> WHAT THE TASK REQUIRES
Begin with the line that contains "for node in", end with the line that contains "BAND_TOP = 22.0", and extract exactly that stretch of lines.

> RECORDS FOR PROCESSING
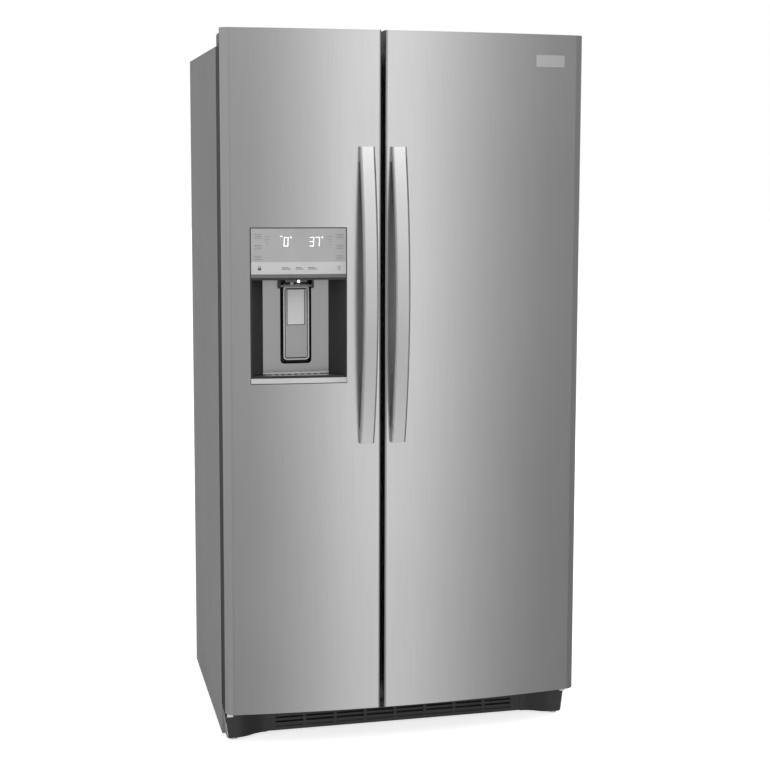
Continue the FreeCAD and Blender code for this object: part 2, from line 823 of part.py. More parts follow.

---

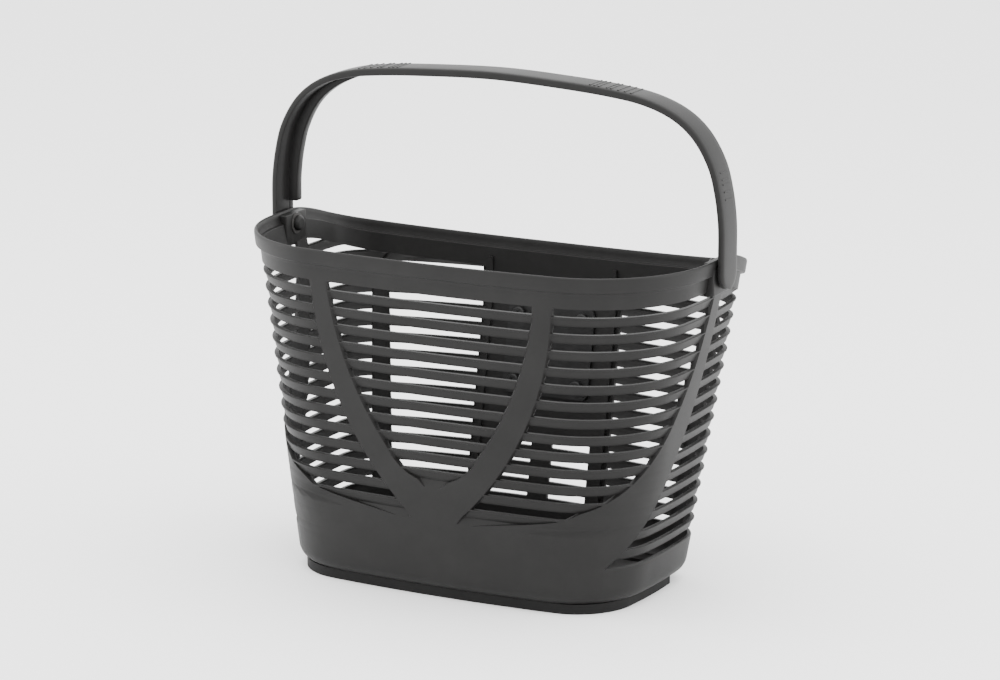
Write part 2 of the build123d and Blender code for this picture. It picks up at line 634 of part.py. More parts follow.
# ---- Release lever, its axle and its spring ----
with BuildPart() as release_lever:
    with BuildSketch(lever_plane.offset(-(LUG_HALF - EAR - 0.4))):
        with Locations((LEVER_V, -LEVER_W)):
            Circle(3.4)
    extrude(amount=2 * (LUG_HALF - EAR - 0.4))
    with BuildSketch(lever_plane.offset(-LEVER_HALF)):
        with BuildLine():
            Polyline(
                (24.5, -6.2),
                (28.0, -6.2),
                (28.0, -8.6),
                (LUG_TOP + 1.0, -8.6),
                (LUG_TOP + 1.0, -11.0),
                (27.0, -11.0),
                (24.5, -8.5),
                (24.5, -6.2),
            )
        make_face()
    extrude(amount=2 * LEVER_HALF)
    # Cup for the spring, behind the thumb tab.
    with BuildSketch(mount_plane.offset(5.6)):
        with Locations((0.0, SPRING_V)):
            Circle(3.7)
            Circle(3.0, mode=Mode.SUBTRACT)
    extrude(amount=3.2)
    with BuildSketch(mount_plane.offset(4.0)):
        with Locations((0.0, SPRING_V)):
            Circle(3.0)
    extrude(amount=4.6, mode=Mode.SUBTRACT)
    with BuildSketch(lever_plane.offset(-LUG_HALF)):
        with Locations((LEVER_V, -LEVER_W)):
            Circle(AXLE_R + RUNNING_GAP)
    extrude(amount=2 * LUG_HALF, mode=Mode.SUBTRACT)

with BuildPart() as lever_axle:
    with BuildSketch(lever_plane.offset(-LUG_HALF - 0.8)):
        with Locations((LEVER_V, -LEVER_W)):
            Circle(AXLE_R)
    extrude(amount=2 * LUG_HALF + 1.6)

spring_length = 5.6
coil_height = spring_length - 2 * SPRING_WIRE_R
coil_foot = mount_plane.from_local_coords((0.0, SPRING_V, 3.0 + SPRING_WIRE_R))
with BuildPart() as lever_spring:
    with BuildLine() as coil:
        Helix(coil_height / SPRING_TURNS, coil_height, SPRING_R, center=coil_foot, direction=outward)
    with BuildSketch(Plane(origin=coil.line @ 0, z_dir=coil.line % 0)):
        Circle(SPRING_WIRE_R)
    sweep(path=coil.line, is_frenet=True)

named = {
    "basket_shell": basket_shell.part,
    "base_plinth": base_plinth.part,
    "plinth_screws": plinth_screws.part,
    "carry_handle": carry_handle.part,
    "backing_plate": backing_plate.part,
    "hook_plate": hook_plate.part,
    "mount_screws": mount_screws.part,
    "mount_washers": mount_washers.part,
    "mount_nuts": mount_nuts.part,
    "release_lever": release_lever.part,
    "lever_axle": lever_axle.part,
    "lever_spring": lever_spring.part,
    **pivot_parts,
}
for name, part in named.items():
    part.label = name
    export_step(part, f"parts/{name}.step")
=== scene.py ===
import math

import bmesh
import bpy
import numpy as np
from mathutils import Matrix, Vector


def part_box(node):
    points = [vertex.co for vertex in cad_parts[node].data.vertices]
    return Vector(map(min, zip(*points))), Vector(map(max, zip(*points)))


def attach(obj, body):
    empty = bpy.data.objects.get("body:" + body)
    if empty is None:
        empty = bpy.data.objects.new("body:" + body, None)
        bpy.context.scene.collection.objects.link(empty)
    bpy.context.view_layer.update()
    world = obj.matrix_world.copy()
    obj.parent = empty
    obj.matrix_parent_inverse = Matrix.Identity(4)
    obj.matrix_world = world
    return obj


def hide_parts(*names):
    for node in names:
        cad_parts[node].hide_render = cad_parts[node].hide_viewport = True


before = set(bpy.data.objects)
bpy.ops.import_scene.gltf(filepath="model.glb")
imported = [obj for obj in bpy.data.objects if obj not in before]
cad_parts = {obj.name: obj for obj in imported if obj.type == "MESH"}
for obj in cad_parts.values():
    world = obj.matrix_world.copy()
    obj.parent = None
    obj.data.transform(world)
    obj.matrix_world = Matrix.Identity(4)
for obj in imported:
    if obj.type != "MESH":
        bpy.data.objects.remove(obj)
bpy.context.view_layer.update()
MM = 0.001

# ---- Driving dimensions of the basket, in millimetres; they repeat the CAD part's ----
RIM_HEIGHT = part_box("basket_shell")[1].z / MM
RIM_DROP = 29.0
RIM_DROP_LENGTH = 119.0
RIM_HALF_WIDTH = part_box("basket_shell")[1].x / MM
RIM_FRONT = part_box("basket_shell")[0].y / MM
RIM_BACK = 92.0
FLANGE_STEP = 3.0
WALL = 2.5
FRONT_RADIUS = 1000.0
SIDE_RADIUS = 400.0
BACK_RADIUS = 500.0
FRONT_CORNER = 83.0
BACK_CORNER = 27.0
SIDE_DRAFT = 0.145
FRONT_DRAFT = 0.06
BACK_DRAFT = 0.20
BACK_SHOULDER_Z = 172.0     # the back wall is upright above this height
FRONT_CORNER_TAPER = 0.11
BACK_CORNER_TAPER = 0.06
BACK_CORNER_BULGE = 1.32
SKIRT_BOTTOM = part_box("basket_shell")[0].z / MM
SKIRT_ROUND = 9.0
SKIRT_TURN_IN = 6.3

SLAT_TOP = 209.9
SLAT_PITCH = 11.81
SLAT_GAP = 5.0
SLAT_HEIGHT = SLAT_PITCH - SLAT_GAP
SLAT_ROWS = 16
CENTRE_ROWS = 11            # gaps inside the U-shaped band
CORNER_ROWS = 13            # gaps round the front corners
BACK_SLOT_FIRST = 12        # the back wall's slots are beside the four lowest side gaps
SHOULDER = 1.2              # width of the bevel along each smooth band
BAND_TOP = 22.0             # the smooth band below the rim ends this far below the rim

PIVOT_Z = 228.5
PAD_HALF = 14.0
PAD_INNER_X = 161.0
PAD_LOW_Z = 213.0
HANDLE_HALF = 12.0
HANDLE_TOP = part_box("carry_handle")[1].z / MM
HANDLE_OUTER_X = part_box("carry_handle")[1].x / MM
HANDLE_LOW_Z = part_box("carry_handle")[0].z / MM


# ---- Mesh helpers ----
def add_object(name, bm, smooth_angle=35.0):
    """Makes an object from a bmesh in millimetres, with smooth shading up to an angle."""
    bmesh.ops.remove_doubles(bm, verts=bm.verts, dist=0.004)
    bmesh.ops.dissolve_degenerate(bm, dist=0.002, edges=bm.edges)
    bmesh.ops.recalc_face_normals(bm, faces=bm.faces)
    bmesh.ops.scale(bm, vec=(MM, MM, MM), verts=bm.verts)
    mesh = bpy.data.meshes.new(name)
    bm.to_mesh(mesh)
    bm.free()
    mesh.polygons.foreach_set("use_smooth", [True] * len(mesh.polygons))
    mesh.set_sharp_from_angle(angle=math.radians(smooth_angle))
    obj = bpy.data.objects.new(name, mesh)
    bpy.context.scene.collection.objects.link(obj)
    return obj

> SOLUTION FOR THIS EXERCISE
    for node in names:
        cad_parts[node].hide_render = cad_parts[node].hide_viewport = True


before = set(bpy.data.objects)
bpy.ops.import_scene.gltf(filepath="model.glb")
imported = [obj for obj in bpy.data.objects if obj not in before]
cad_parts = {obj.name: obj for obj in imported if obj.type == "MESH"}
for obj in cad_parts.values():
    world = obj.matrix_world.copy()
    obj.parent = None
    obj.data.transform(world)
    obj.matrix_world = Matrix.Identity(4)
for obj in imported:
    if obj.type != "MESH":
        bpy.data.objects.remove(obj)
bpy.context.view_layer.update()
MM = 0.001

# ---- Driving dimensions of the basket, in millimetres; they repeat the CAD part's ----
RIM_HEIGHT = part_box("basket_shell")[1].z / MM
RIM_DROP = 29.0
RIM_DROP_LENGTH = 119.0
RIM_HALF_WIDTH = part_box("basket_shell")[1].x / MM
RIM_FRONT = part_box("basket_shell")[0].y / MM
RIM_BACK = 92.0
FLANGE_STEP = 3.0
WALL = 2.5
FRONT_RADIUS = 1000.0
SIDE_RADIUS = 400.0
BACK_RADIUS = 500.0
FRONT_CORNER = 83.0
BACK_CORNER = 27.0
SIDE_DRAFT = 0.145
FRONT_DRAFT = 0.06
BACK_DRAFT = 0.20
BACK_SHOULDER_Z = 172.0     # the back wall is upright above this height
FRONT_CORNER_TAPER = 0.11
BACK_CORNER_TAPER = 0.06
BACK_CORNER_BULGE = 1.32
SKIRT_BOTTOM = part_box("basket_shell")[0].z / MM
SKIRT_ROUND = 9.0
SKIRT_TURN_IN = 6.3

SLAT_TOP = 209.9
SLAT_PITCH = 11.81
SLAT_GAP = 5.0
SLAT_HEIGHT = SLAT_PITCH - SLAT_GAP
SLAT_ROWS = 16
CENTRE_ROWS = 11            # gaps inside the U-shaped band
CORNER_ROWS = 13            # gaps round the front corners
BACK_SLOT_FIRST = 12        # the back wall's slots are beside the four lowest side gaps
SHOULDER = 1.2              # width of the bevel along each smooth band
BAND_TOP = 22.0             # the smooth band below the rim ends this far below the rim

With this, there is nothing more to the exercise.